Apesar da sua evidente necessidade e urgência, não se fala mais de uma reforma política – no máximo em uma reforma eleitoral que, no entanto, estacionou no Senado. Discute-se o fim da reeleição do Poder Executivo e a coincidência de mandatos, com 5 anos de mandato para os cargos do Executivo, deputados e vereadores, e (pasmem) 10 anos para senador.
A proposta retira a legitimidade da reeleição, dando nesses longos mandatos, com um argumento que não se sustenta: uso da máquina administrativa e antecipação da disputa eleitoral. Mas, pela experiência, sabemos que os executivos usam e abusam da máquina para eleger seus sucessores. É, no fundo, um argumento pueril. A reeleição provou ser necessária para a continuidade, não apenas administrativa, como também de projetos e programas de governo.
Nosso verdadeiro problema está no sistema de escolha de parlamentares. Temos a exigência de filiação partidária e voto de legenda, mas não temos fidelidade partidária. Votamos em um candidato dentro de um partido, o chamado voto uninominal, num modelo que, dessa forma, só existe no Brasil. Isso significa que cada candidato é uma campanha, cada vez mais cara, e ele disputa as vagas do partido com os demais candidatos ou candidatas da sua própria legenda. Trata-se de um sistema absurdo, sem lógica e de custo elevadíssimo.
Em todo o mundo predominam três sistemas: o voto em lista, aberta ou fechada, como em Portugal e na Argentina; o voto distrital puro, como nos Estados Unidos e na Grã-Bretanha; e o misto, no qual metade é eleito pela lista e metade pelo distrito, caso da Alemanha.
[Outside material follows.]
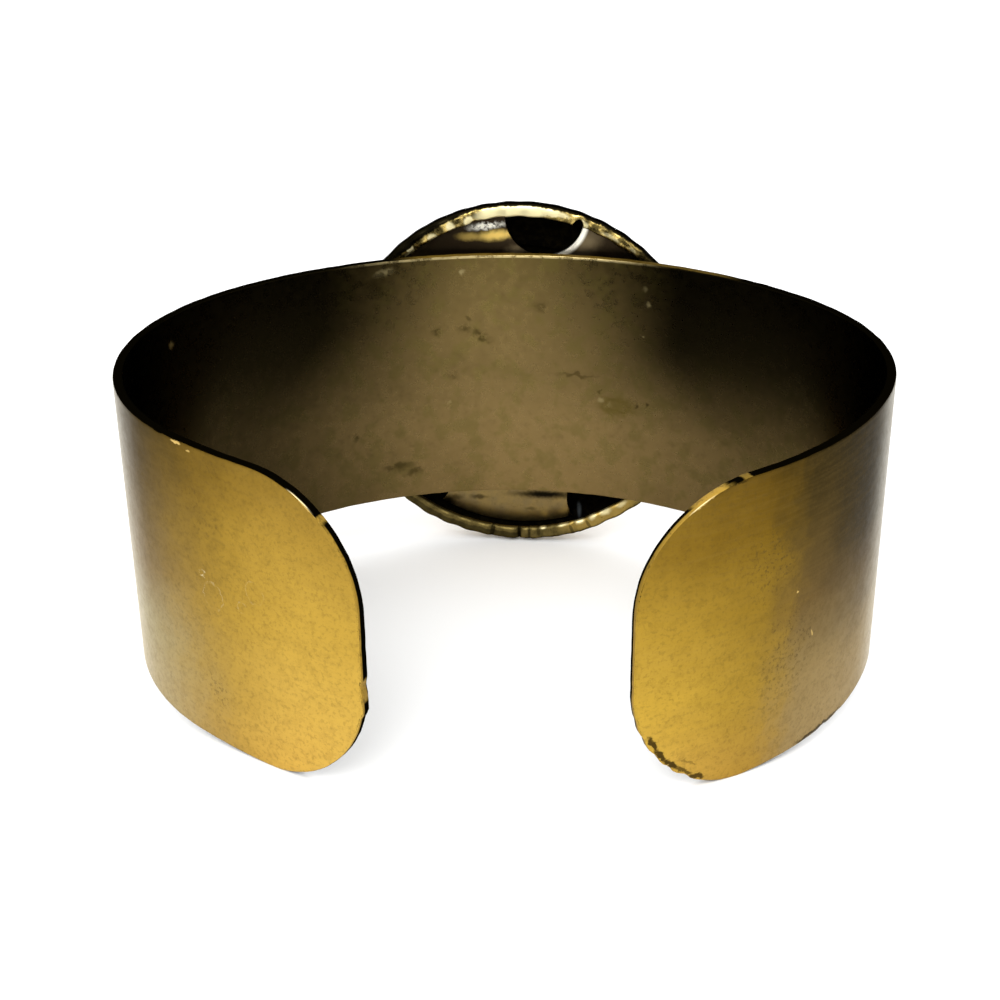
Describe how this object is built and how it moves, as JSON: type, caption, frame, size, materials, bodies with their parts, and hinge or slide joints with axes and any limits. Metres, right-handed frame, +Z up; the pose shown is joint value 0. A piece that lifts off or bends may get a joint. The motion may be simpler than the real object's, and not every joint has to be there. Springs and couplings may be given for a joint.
{
  "type": "cuff bracelet",
  "caption": "Open oval cuff bracelet of sheet brass with rounded ends and a round hollow ornament held to its front by a notched back plate.",
  "frame": {"origin": "middle of the whole box's footprint, on the surface that the cuff lies on", "axes": "+X across the opening, +Y forwards from the wrist to the ornament, +Z up from the surface"},
  "size_m": [0.0642, 0.0618, 0.0364],
  "materials": {
    "band_brass": "brushed, dulled with age",
    "cement": "dull",
    "plate_brass": "polished",
    "shell_brass": "burnished"
  },
  "bodies": {
    "root": {"cuff_band": "band_brass", "cement_pad": "cement", "back_plate": "plate_brass", "ornament_shell": "shell_brass"}
  },
  "joints": []
}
Deveríamos fazer uma reforma política e implantar o voto em lista com fidelidade partidária. Assim, candidatos e candidatas não seriam indicados pelas direções dos partidos, mas escolhidos em eleições diretas pelos filiados, com fiscalização da Justiça Eleitoral e voto em urna eletrônica. O principal argumento dos que se opõem à lista é que as cúpulas partidárias e as burocracias escolheriam os candidatos, como se isso, salvo poucas exceções, já não fosse uma realidade.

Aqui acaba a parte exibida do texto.